Ese componente casi religioso, en el que como ven me incluyo sin el más mínimo rubor, alguien tendrá que analizarlo algún día seriamente a la hora de explicar el éxito de Antonio Gala. He visto a hombres y mujeres -sobre todo a mujeres- ir a él para besarle la mano; esa mano con la que escribe, juguetea en el puño del bastón o reclama, mientras lee en voz ante un público sobrecogido por sus pausados silenciosos, un vaso de agua que el secretario acude a traerle con diligencia. Esa mano que alza a medias, expresiva y lánguida, como para impartir una bendición, actor de su propio personaje, artista de sí mismo, galán de estudiada galanura, malvado y cruel como una daga cuando lo desea, divertido e irónico siempre, capaz de ponerle elegancia y tronío, si le apetece, hasta al más brusco desplante.

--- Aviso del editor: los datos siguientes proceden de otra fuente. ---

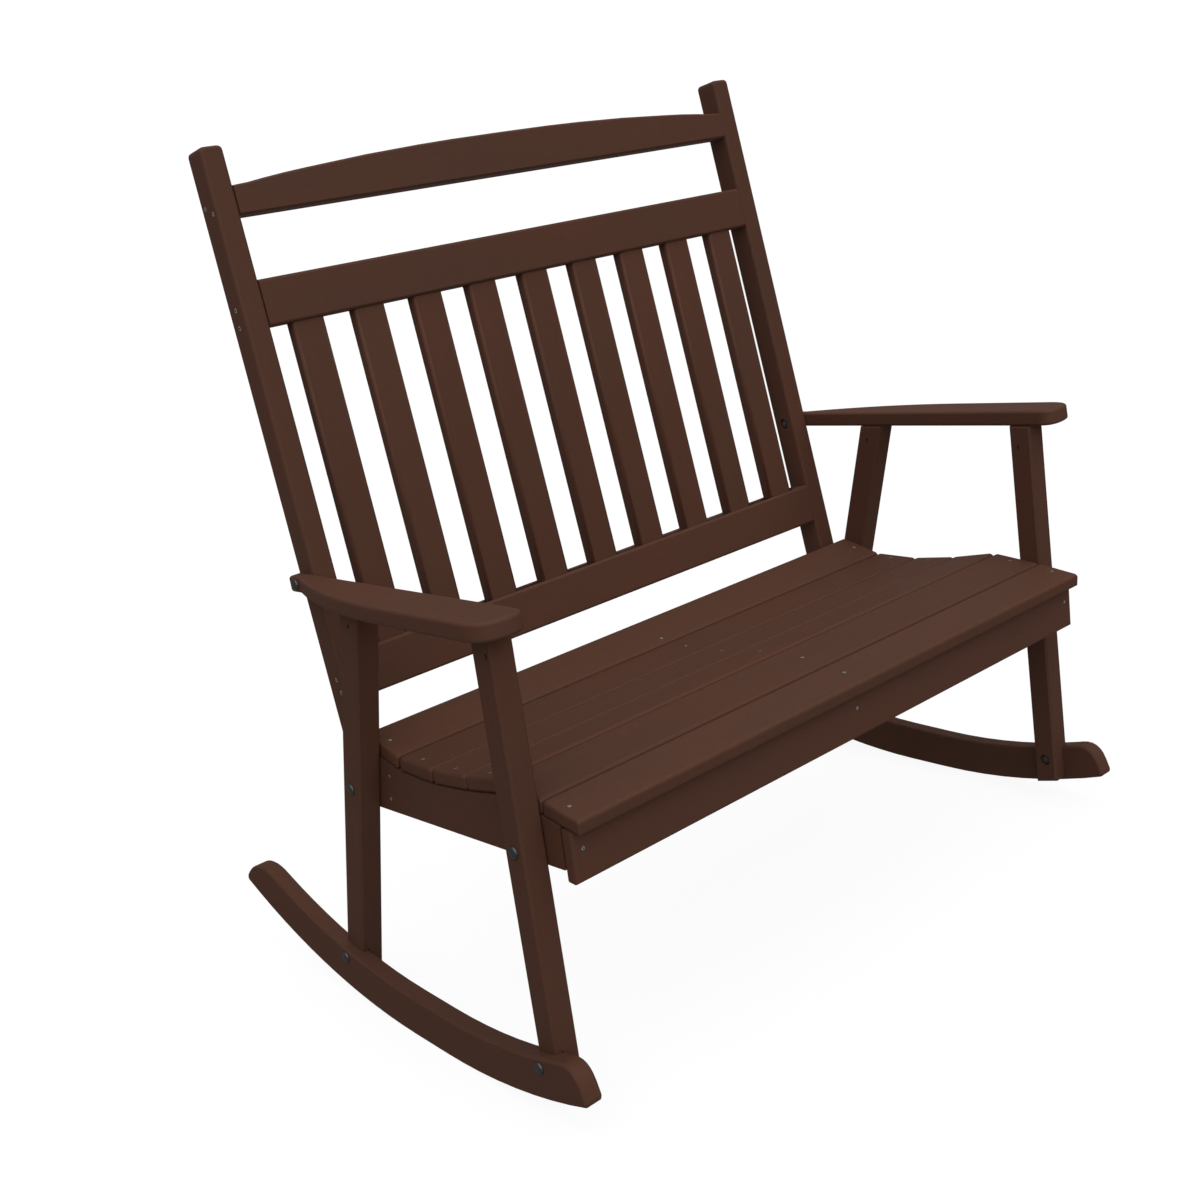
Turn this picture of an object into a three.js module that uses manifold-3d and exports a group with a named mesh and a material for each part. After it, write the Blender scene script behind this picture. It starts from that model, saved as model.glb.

Acabo de leer una biografía suya algo cursi, escrita por un tal José Infante, pero no se trata exactamente de eso. Lo que hace falta es que alguien se ocupe de analizar el componente casi místico de un misterio que trasciende al mito, más allá de la literatura. Lo que Gala necesita no es un biógrafo, ni interjecciones admirativas, ni espasmitos de placer de reinonas relamidas, sino un hagiógrafo capaz de explicarme a mí, por ejemplo, con la mili que llevo a cuestas, por qué me siento en la cola de la Feria del Libro, mientras espero con Mi manuscrito carmesí en la mano, igual que cuando iba, con corbata y repeinado, a recibir la Confirmación.

A Gala nunca le darán el Nobel ni maldita la falta que le hace. Porque si le hubieran pegado un tiro en cualquier guerra civil, sus novenas, que no las de Santa Gema, estarían de bote en bote, Es el único escritor español vivo que conozco canonizado por sufragio popular directo. Si hubiera escapularios de Antonio Gala, yo llevaría uno.